E sair do “armário das vassouras” representa um risco que inclui diversos
fatores como: a perda da aceitação familiar e em casos mais extremos a expulsão
da casa dos pais, o preconceito social, a perda de oportunidades de emprego,
etc. E por essa razão não basta sair do “armário das vassouras” e pronto tudo
está resolvido. Sair do armário como bruxos exige de nós um movimento reflexivo
que vai muito além de um mero pentagrama no pescoço.
O dilema do armário das vassouras acompanha a
Bruxaria desde o seu renascimento com Gerald B. Gardner, que ao descobrir a Arte
precisou ocultá-la por uma questão de preservação de seus membros. Quando o
último grilhão foi quebrado, através da queda da última lei inglesa que
criminalizava a prática da bruxaria, Gardner, mesmo a contra gosto dos seus,
decidiu que havia chegado o momento de não apenas sair do armário das
vassouras, mas queimá-lo de uma vez por todas. E assim nasceu todo o movimento
que vivemos hoje.
Sair do armário das vassouras é por consequência uma
atitude de coragem e reverência ancestral, já que se assumir bruxa é resgatar a
memória de diversas vítimas da intolerância, tornando-as por esse ato um
símbolo vivo de resistência. Mas para que verdadeiramente ocorra uma
resistência significativa é preciso antes fortalecer o indivíduo que decide
tomar ela para si, posto que a não compreensão do que se pratica pode
comprometer não só o sujeito que se denomina bruxa ou bruxo, mas toda a
comunidade a quem ele está se referindo por sua imagem. Por essa razão,
assumir-se bruxa não tem relação com a moda que se veste, mas com a atitude que
se toma. A maioria das bruxas reais se parece menos com o estereótipo hollywoodiano
do que se pensa, e isso tem uma razão de ser: a Bruxaria não é algo que se faz,
e sim algo que se é!
Não existem sete passos para você sair do armário das
vassouras, não há uma previsão de como seu amigo, chefe ou familiar irá reagir
a sua revelação, cada caso é único. Já conheci pessoas que quando me assumia
bruxo achavam “super legal” e pelas costas reforçavam o que aprenderam historicamente
sobre bruxas: adoradoras de satã. E pessoas que pela sua fervorosa fé
considerei: “vão me colocar na fogueira”, quando na verdade foram as que mais
se abriram para a alteridade.
O melhor caminho para sair do armário das vassouras
é fazendo uma leitura minuciosa do terreno, permitindo com que o tema “Bruxaria”

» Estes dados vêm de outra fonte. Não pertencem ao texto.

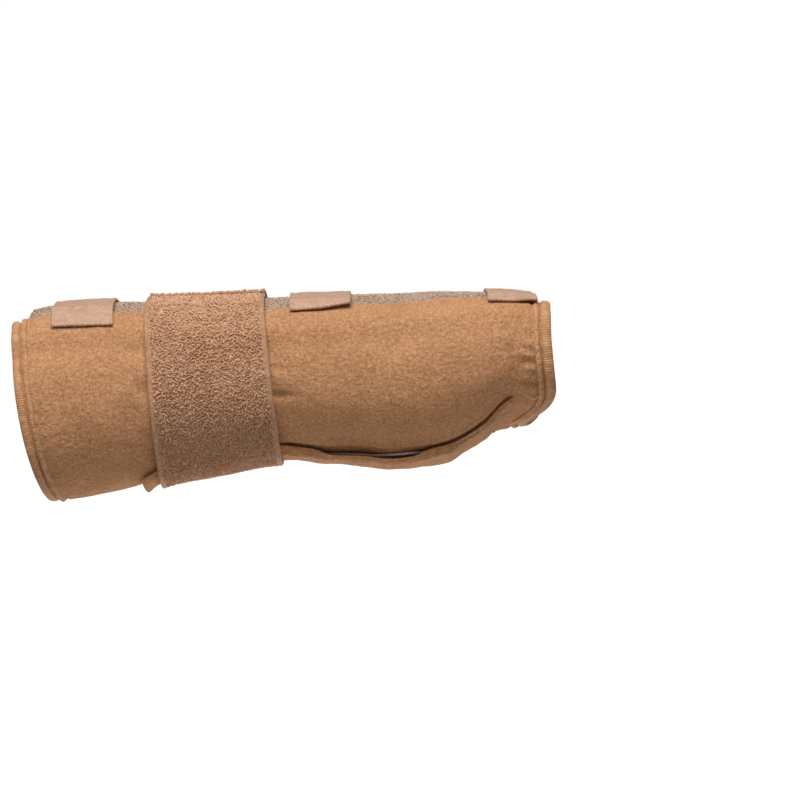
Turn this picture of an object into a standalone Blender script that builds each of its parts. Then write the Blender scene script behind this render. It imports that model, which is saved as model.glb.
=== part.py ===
"""A wrist brace for the right hand: a cloth sleeve with a palmar stay, a wrist strap and three hook tabs.

Metres, +Z up. +X runs along the arm to the knuckles, +Z is the back of the hand and -Y the little
finger's side. The origin is on the arm's axis, under the wrist strap.

Places on the sleeve are given by x, by a share of the way round it (0 at the crown on the back of the
hand, 0.25 on the little finger's side, 0.5 at the sole on the palm side, 0.75 on the thumb's side) and
by a height above the skin.
"""
import functools
import math

import bmesh
import bpy
import numpy as np
from mathutils import Vector

MM = 0.001

# Sizes of the sleeve, whose heights and breadths are those of the skin inside it
forearm_length = 72.2 * MM
hand_length = 133.2 * MM
cuff_height = 69.0 * MM
cuff_breadth = 76.0 * MM
panel_thickness = 2.4 * MM
cuff_sweep = 5.2 * MM
knuckle_bow = 1.8 * MM
knuckle_notch = 12.5 * MM
notch_place = 0.52
notch_spread = 0.21
normal_reach = 2.5 * MM

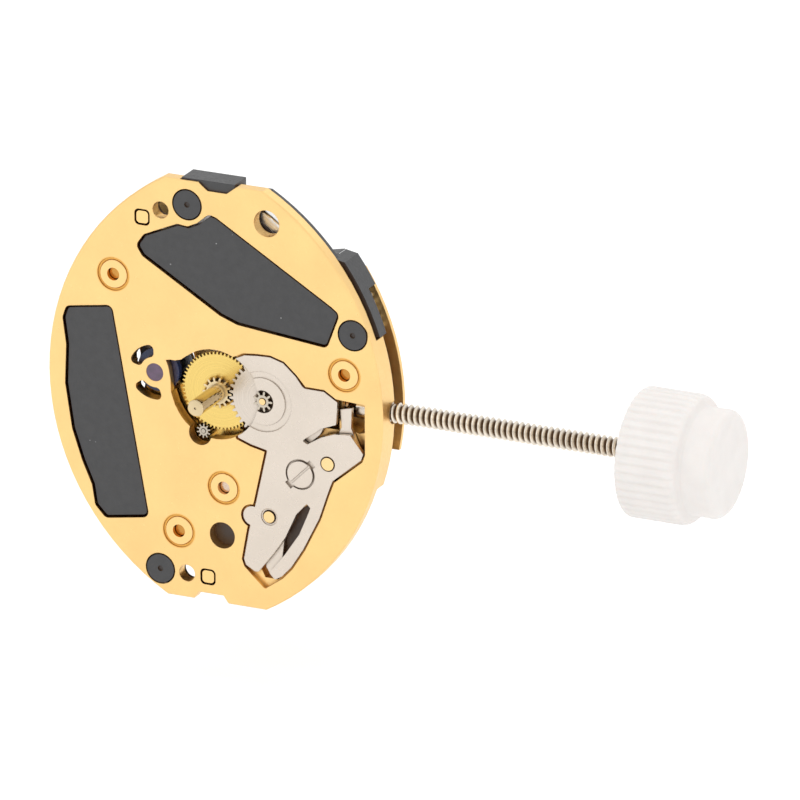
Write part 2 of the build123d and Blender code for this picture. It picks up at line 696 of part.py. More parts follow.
# Rotor jewel in the plate
with BuildPart() as rotor_jewel:
    discs([rotor_place], jewel_radius, running_gap, rotor_room_front)
    discs([rotor_place], pivot_radius + running_gap, rotor_room_front / 2 - side_gap, plate_web,
          Mode.SUBTRACT)

rotor_jewel.part.label = "rotor_jewel"
export_step(rotor_jewel.part, "parts/rotor_jewel.step")

# Values of the setting bridge
dish_outer = 1.28
dish_inner = 1.00
dish_depth = 0.06
bridge_corner = 0.05
screw_ring_gap = 0.08
screw_notch_width = 0.34
screw_notch_reach = 0.77
bridge_slot_heading = 45
collar_depth = 0.04
minute_pinion_tip = minute_pinion_pitch * (1 + 2 * leaf_flank_shares[-1][0] / minute_leaves)

# Setting bridge: sprung steel plate over the minute wheel and the levers
with BuildPart() as setting_bridge:
    with BuildSketch(dial_plane(bridge_seat)) as bridge_outline:
        with BuildLine():
            Polyline(*sized(bridge_shares), close=True)
        make_face()
        fillet(bridge_outline.vertices(), bridge_corner)
        with Locations(*sized([bridge_bump_shares])):
            Circle(post_collar_radius + side_gap)
        Circle(cavity_radius, mode=Mode.SUBTRACT)
    extrude(amount=bridge_thick)
    discs([minute_place], minute_pinion_tip + side_gap, -overrun, bridge_seat + overrun, Mode.SUBTRACT)
    with BuildSketch(dial_plane(bridge_front + dish_depth)):
        with Locations(minute_place):
            Circle(dish_outer)
            Circle(dish_inner, mode=Mode.SUBTRACT)
    extrude(amount=dish_depth + overrun, mode=Mode.SUBTRACT)
    discs([bridge_screw_place], bridge_screw_head + screw_ring_gap, -overrun,
          bridge_seat - bridge_screw_floor, Mode.SUBTRACT)
    with BuildSketch(dial_plane(bridge_seat - bridge_screw_floor)):
        with Locations(Location((*bridge_screw_place, 0), (0, 0, bridge_slot_heading))):
            Rectangle(2 * screw_notch_reach, screw_notch_width)
    extrude(amount=bridge_seat, mode=Mode.SUBTRACT)
    discs([bridge_screw_place], bridge_screw_shank + side_gap, -overrun, bridge_seat + overrun, Mode.SUBTRACT)
    discs([setting_pivot], lever_post_radius + side_gap, -overrun, bridge_seat + overrun, Mode.SUBTRACT)
    discs([yoke_pivot], yoke_post_radius + side_gap, -overrun, bridge_seat + overrun, Mode.SUBTRACT)
    discs([yoke_pivot], post_collar_radius, -overrun, bridge_front + collar_depth, Mode.SUBTRACT)

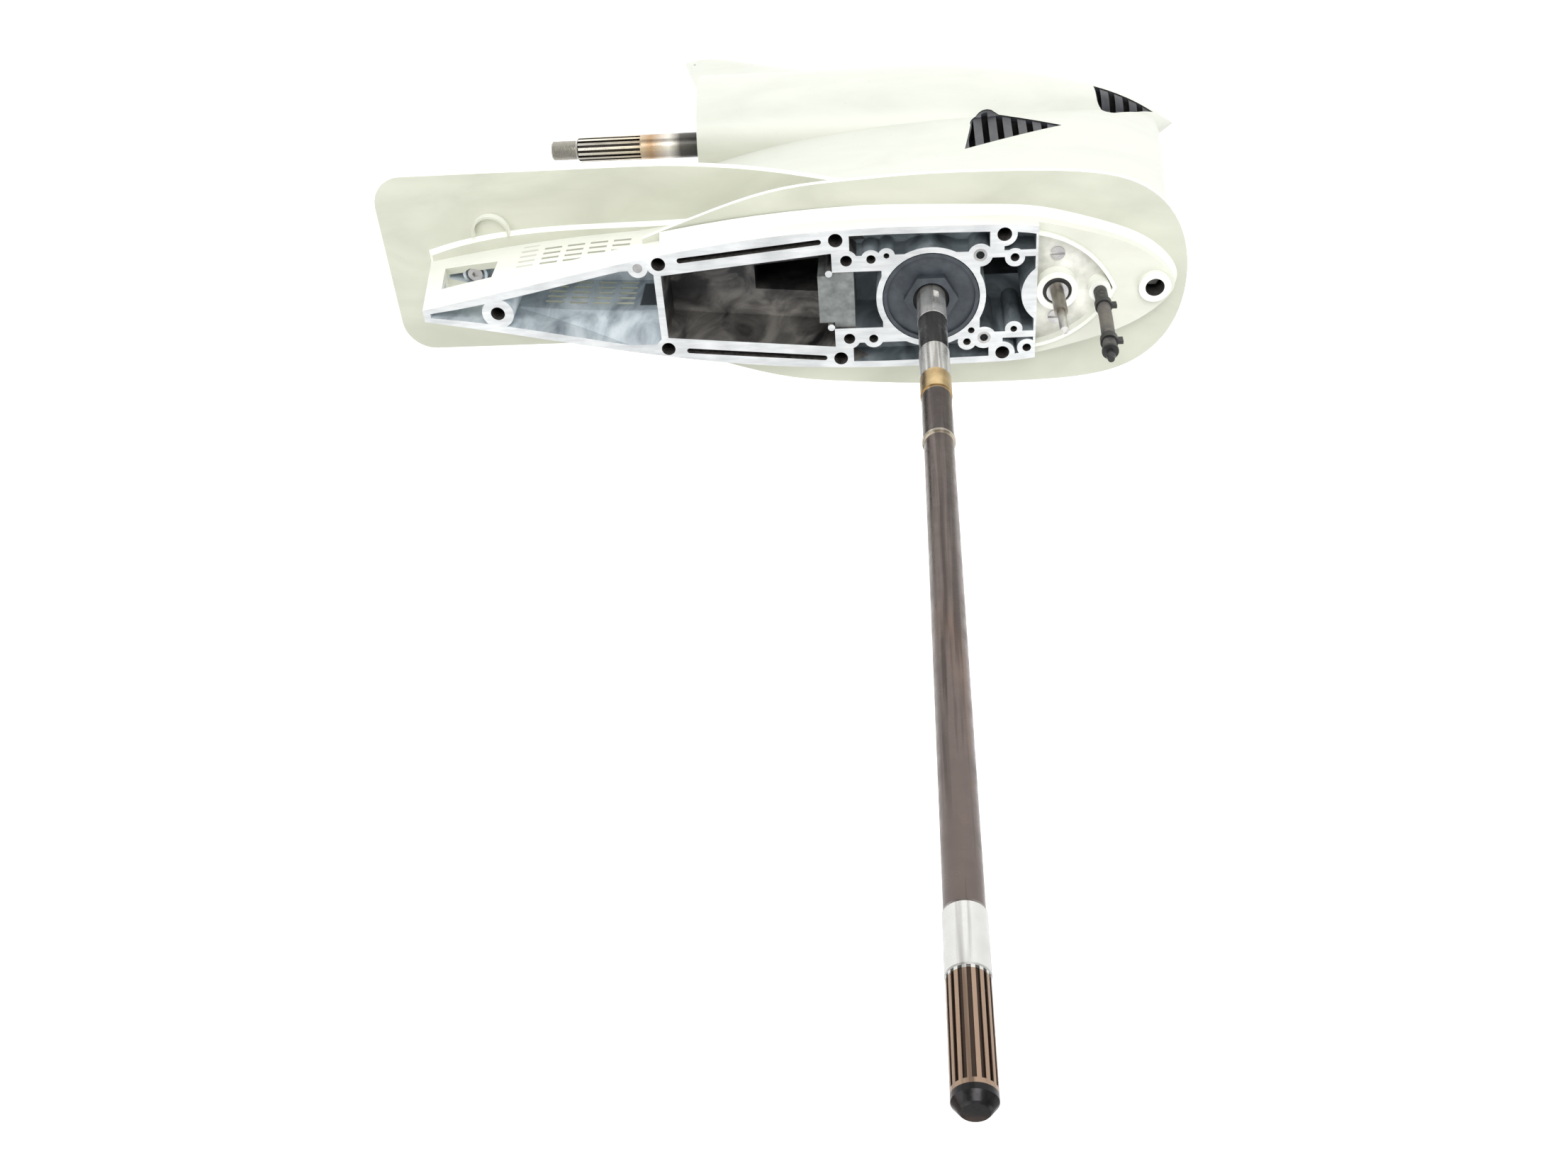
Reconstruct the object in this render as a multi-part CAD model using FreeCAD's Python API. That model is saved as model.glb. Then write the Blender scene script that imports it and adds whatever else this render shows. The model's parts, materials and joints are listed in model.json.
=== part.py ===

apareça como debate amistoso sem causa de sujeito (você), isso pode lhe dar uma
lente por onde começar. Também é preciso considerar que: se você está apenas
explorando esse caminho não é justificável que você se denomine bruxa ou bruxo,
ser um de nós é algo que leva tempo e começa antes de qualquer coisa com uma
desconstrução do que você pensa que de fato é isso, ou seja, primeiro é preciso
ser bruxo para si, e só posteriormente emerge a camada social do que é ser um. É
preciso refletir também que se assumir bruxo pode requerer um contexto
apropriado e lógico, ou seja, há ambientes do cotidiano que não fazem o menor
sentido de atitudes afirmativas e de empoderamento, como: uma entrevista de
emprego, até pelo fato de que se um entrevistador pergunta sua religião e
fundamenta sua não admissão por isso, é uma falta ética do mesmo, devendo ser
punida legalmente. Outra questão é ser dependente materialmente de seus pais
que obviamente são contrários a sua fé, ou seja, assumir-se bruxo apenas para
bater de frente pode criar mais desrespeito de ambos os lados do que respeito,
e talvez o caminho mais brando para essa decisão exige antes sua emancipação econômica.
Sair do armário das vassouras é ainda um risco, e
pode vir a se tornar um risco maior se continuar essa ascensão fascista que
está tomando o nosso país, porém, é necessário continuar fazendo linha de
resistência. Assumir-se bruxo, gay, trans, etc., continuará sendo um risco até
que a sociedade como um todo mude, mas não podemos também esperar essa mudança
sem atitudes que intentem conscientemente a essa transformação. E para isso
aposte sempre no diálogo, sobretudo aquele que nasce da coerência e do
respeito. Desconstruímos nossos “inquisidores” pelo caminho da sabedoria,
ferramenta essa que os ignorantes desconhecem, e se conhecessem deixavam de ser
intolerantes! A empatia é uma dialética que precisa ser cultivada.